Please set down exactly the lines of the listing below from the line containing "jug_body();" through the line containing "cad_parts[node].hide_render = cad_parts[node].hide_viewport", both lines included, leaving out all other lines.

RECORD SET
*-*-*
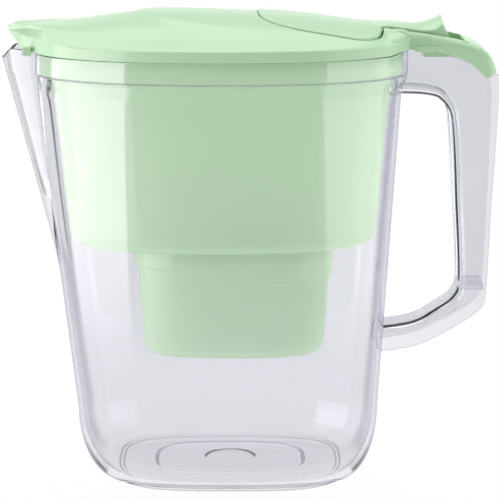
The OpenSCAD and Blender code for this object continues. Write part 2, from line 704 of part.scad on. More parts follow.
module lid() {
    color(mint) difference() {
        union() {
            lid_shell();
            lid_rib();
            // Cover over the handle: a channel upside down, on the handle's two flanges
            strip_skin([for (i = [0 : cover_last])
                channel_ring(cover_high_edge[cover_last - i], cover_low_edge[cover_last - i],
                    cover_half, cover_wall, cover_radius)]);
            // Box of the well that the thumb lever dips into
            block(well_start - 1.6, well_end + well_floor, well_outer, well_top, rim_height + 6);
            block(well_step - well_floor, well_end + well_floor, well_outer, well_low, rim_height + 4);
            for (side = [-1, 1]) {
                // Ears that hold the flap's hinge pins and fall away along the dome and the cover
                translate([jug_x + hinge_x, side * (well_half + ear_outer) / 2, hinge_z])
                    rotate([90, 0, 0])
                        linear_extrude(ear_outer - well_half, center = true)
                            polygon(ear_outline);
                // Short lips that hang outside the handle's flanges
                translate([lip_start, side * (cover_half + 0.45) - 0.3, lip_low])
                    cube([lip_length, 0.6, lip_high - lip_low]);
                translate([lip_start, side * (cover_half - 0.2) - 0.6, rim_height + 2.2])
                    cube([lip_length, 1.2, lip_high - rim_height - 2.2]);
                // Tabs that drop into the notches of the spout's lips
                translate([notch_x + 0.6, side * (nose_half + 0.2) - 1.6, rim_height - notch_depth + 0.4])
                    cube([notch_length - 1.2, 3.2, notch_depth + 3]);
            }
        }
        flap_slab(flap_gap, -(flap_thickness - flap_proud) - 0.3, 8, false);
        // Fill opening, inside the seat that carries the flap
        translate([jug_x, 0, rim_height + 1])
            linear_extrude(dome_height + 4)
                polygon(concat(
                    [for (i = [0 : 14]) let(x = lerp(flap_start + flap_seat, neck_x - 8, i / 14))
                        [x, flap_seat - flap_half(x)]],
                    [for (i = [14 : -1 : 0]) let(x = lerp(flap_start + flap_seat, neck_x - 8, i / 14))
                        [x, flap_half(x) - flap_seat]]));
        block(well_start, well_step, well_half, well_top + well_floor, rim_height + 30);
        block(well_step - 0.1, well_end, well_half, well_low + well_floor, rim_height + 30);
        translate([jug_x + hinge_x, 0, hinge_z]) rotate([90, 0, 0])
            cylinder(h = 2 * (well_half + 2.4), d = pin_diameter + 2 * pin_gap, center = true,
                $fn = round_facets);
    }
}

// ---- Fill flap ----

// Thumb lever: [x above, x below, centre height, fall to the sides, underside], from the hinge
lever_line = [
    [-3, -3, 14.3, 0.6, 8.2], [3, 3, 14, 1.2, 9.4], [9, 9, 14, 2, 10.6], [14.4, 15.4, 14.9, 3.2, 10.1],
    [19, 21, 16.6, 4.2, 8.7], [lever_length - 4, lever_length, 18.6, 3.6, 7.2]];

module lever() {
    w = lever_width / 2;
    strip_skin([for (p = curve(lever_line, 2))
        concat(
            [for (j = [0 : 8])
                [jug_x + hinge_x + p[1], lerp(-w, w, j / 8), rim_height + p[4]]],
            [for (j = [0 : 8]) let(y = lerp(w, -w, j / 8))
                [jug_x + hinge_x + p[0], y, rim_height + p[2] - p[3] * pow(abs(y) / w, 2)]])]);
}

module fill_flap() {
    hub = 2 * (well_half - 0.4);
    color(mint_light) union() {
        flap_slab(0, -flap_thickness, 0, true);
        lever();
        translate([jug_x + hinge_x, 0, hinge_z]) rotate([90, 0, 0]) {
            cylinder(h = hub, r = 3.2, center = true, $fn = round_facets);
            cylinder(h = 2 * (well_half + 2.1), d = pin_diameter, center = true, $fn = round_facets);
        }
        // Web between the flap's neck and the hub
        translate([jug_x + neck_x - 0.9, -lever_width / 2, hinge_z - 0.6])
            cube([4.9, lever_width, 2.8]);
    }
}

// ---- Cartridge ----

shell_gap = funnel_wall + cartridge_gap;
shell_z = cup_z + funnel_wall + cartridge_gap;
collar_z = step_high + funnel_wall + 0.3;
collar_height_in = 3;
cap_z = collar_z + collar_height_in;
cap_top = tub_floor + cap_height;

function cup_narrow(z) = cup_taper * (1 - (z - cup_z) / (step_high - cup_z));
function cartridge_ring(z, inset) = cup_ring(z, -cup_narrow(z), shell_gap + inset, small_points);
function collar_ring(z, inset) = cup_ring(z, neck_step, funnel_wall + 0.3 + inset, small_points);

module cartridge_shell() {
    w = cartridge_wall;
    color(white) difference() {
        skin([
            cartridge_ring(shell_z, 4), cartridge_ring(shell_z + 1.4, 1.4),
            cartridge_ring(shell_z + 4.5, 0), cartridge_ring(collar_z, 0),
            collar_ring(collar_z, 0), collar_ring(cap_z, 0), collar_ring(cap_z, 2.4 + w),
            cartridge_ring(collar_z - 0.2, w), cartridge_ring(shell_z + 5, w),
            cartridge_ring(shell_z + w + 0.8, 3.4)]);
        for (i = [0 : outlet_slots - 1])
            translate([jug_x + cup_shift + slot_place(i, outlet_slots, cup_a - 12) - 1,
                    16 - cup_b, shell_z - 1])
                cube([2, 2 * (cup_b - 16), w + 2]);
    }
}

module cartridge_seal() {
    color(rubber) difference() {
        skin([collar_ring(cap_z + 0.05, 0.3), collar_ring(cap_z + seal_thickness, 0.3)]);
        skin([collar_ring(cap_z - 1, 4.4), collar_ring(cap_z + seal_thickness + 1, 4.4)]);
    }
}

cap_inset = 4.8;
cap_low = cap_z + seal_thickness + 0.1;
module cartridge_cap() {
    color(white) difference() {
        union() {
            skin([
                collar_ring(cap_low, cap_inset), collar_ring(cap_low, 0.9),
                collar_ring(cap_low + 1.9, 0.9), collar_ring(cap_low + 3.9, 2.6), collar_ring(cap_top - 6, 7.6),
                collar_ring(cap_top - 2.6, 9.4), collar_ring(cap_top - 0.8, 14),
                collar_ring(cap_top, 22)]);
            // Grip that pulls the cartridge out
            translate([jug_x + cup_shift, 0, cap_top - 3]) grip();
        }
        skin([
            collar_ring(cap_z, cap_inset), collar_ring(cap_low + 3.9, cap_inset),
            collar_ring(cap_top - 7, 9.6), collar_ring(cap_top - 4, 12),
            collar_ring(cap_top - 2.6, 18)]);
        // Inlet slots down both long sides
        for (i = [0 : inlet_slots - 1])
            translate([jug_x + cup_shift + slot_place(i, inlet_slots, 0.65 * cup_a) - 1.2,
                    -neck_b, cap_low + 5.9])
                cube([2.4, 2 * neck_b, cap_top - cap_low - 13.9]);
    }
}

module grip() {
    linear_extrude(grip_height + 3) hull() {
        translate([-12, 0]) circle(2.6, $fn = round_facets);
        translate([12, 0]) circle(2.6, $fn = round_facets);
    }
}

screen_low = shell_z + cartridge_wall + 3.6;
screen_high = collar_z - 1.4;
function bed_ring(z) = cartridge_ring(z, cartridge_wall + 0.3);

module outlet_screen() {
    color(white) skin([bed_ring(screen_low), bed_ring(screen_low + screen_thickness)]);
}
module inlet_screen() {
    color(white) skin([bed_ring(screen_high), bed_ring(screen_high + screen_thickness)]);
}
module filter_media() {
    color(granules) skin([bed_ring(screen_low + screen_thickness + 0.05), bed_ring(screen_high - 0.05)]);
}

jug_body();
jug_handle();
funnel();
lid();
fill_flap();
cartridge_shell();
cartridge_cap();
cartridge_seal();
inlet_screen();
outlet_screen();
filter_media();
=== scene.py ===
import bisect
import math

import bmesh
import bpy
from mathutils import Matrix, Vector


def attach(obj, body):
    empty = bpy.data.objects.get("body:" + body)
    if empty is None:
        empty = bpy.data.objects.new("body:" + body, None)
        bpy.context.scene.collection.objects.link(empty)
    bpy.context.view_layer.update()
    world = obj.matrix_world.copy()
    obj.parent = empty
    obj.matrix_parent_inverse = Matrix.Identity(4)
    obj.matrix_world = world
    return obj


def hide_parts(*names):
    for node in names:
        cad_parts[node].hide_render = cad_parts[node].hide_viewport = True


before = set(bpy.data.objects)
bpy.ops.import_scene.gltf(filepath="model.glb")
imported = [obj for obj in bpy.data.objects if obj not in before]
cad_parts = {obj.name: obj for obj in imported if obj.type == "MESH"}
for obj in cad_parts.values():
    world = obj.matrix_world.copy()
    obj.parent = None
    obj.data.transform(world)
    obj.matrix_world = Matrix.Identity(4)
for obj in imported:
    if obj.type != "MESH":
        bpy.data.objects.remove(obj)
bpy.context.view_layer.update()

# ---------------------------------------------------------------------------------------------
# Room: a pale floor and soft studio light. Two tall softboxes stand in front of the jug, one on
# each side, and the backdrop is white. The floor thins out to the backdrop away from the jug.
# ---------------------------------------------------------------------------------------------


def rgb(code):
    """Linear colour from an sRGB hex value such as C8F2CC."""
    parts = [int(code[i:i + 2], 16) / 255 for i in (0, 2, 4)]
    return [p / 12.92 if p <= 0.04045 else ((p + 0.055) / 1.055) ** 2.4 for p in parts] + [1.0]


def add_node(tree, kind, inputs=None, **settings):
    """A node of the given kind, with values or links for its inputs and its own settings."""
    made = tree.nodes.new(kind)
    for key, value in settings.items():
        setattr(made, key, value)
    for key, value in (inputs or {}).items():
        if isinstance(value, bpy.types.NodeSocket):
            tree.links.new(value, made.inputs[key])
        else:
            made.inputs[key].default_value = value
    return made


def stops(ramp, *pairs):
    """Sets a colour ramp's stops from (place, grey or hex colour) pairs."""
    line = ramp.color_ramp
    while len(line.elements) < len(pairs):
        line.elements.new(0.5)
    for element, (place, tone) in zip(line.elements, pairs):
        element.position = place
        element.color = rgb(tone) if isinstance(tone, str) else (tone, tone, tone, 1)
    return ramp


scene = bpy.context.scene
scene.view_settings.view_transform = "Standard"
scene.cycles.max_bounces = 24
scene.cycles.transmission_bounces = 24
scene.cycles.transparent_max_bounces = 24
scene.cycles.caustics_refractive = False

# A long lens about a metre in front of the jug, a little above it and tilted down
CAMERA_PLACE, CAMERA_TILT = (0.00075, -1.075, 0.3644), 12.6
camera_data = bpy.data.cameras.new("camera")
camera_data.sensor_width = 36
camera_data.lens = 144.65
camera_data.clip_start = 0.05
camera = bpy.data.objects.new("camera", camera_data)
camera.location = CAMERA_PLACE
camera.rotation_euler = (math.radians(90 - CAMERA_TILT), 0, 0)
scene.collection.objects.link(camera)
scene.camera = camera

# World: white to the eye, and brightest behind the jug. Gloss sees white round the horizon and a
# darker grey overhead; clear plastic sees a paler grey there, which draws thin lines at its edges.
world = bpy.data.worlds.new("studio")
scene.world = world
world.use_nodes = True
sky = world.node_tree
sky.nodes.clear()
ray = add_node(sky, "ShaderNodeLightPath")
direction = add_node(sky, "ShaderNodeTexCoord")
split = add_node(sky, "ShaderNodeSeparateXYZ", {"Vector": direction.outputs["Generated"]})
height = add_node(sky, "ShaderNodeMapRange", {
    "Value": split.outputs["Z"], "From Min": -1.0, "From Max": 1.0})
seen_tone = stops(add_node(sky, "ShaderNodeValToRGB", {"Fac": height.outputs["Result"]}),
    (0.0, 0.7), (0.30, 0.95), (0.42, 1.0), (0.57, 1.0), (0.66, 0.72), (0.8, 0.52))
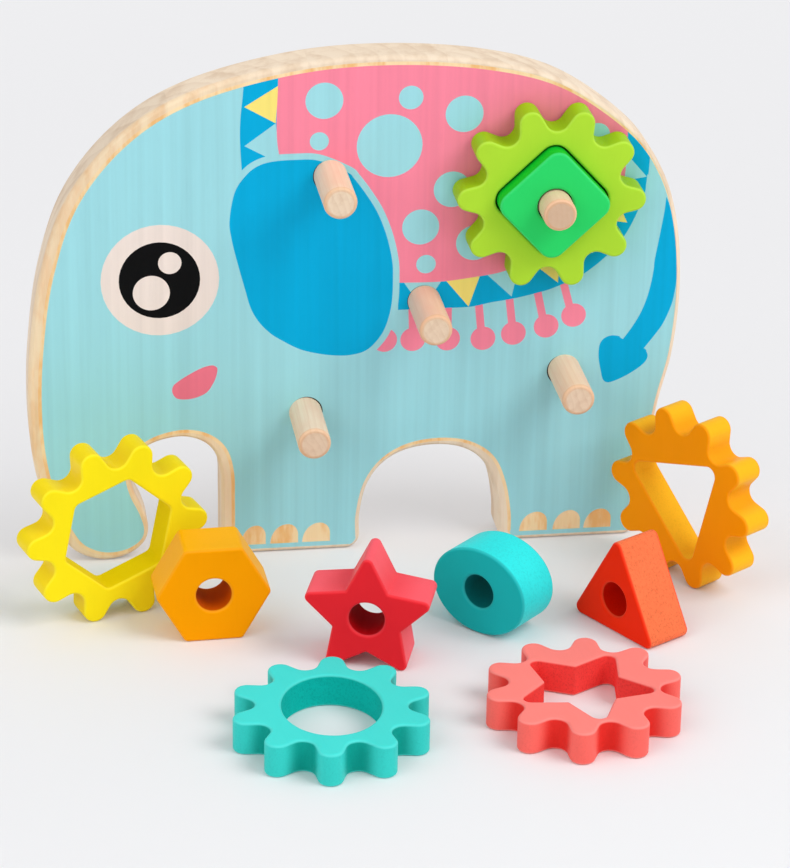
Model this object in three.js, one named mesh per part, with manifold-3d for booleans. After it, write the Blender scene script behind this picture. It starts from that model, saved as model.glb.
*-*-*
REPLY TO THE EXERCISE
jug_body();
jug_handle();
funnel();
lid();
fill_flap();
cartridge_shell();
cartridge_cap();
cartridge_seal();
inlet_screen();
outlet_screen();
filter_media();
=== scene.py ===
import bisect
import math

import bmesh
import bpy
from mathutils import Matrix, Vector


def attach(obj, body):
    empty = bpy.data.objects.get("body:" + body)
    if empty is None:
        empty = bpy.data.objects.new("body:" + body, None)
        bpy.context.scene.collection.objects.link(empty)
    bpy.context.view_layer.update()
    world = obj.matrix_world.copy()
    obj.parent = empty
    obj.matrix_parent_inverse = Matrix.Identity(4)
    obj.matrix_world = world
    return obj


def hide_parts(*names):
    for node in names:
        cad_parts[node].hide_render = cad_parts[node].hide_viewport = True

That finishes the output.